A pure function is a function that returns the same output value whenever it receives the same input values, and it doesn't change anything in the context

This implies that every pure function returns a value, and it receives 0 - n arguments.

As a difference from the strong immutability of functional programming, we accept as pure functions functions that make changes to local variables, as this makes no difference for our goals.

Clarify I/O functions

A function that produces output is very similar with a pure function, except that it writes to the outside world: file system, network, web service, operating system, database, http response etc. These functions usually return nothing.

A function that takes input is very similar with a pure function, except that it reads from the outside world: file system, console, web service, network, operating system, database, http request etc.
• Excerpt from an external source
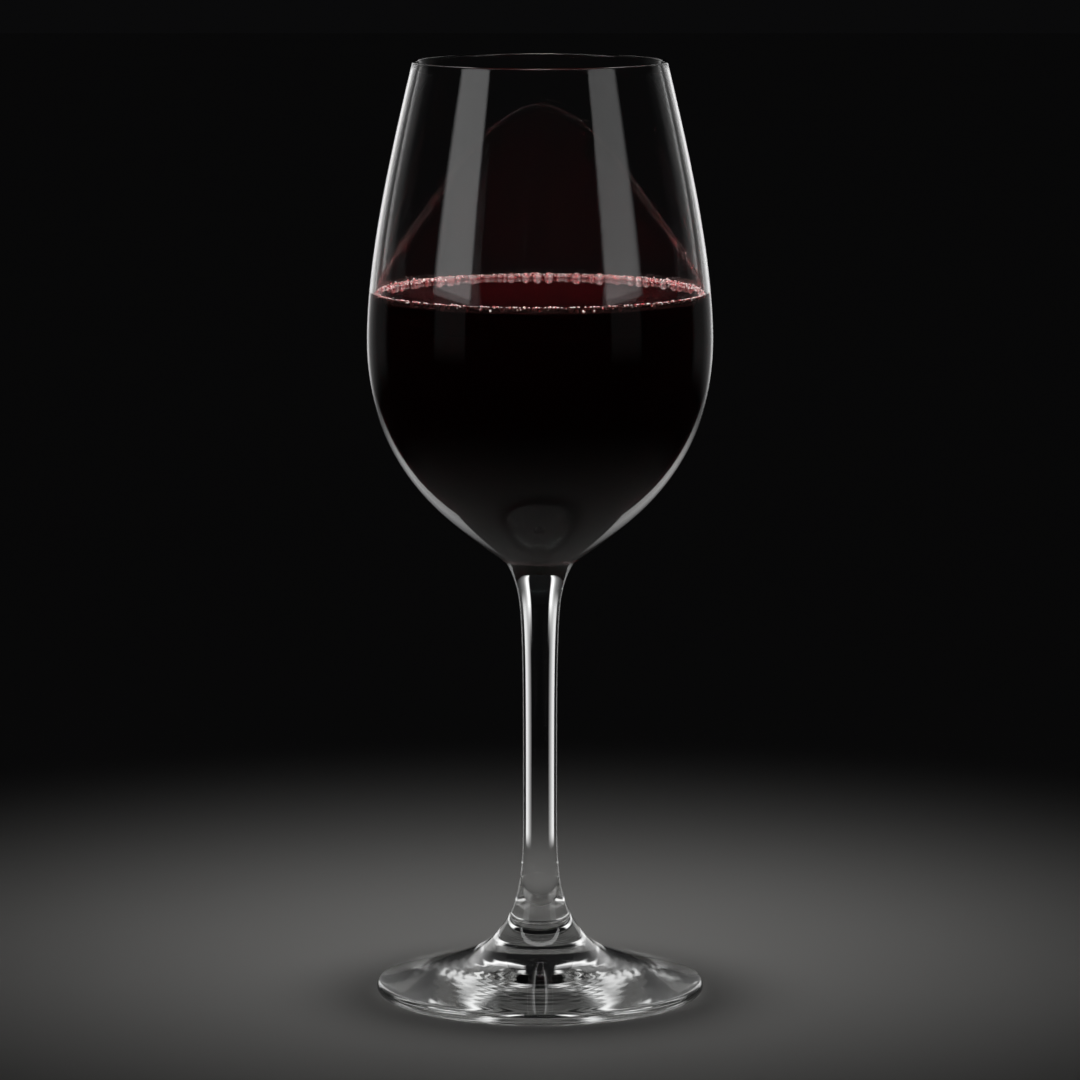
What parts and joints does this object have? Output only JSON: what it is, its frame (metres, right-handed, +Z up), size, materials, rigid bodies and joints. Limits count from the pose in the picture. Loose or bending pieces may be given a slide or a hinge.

These functions may take 0 parameters.

During refactoring we try to make them as context-free as possible, allowing us to move them to other places in the code.

Estimated advantages of the method

The biggest challenge when writing tests or refactoring legacy code is dealing with dependencies. In fact, most techniques from M. Feathers deal with breaking dependencies by introducing seams.

Pure functions are a natural way of removing dependencies with the support of the compiler and IDEs. By applying a few specific steps, the pure function becomes free of context, by receiving all its dependencies as arguments. This allows us to write fairly quickly tests that cover the specific behaviour of the pure function.

Compared to M. Feathers' method, we expect that a limited number of refactoring techniques need to be taught in order to refactor code to pure functions. Moreover the techniques are based on code patterns; for example a state change can be replaced with a pure function that receives the initial value and returns the new value. We expect this factor to contribute to the ease of learning and application to production systems.

We also expect to develop techniques that are specific for programming languages and perhaps IDEs. While the skeleton techniques remain the same, the specific refactoring steps may be different in C++ compared to Javascript.

Disadvantages of the method

When applying this method, you will end up with a design that does not follow the principle "tell, don't ask", due to passing through pure functions which implement the "ask" way of design. Therefore, additional refactoring may be needed to satisfy this principle. Thank you Johan Martinsson for pointing this out.

It is uncertain at this moment whether the first step can be safely performed. More validation of the method is necessary.

Open Questions

The following questions are still open and need to be addressed before making claims about the method's usefulness:

  • Is the technique applicable? What is its domain of applicability?
  • Is the technique teachable?
  • Is the technique more effective than the alternatives? Under which circumstances?

Derived questions are:

  • Is there a list of techniques that cover all possible code patterns so that step 1 can be safely achieved?
  • If not all code patterns are covered by the list of techniques, what are the limits? What are the code patterns that cannot be refactored?
  • Can we teach a random sample of programmers the list of techniques in such a way that they can apply it quickly and effectively?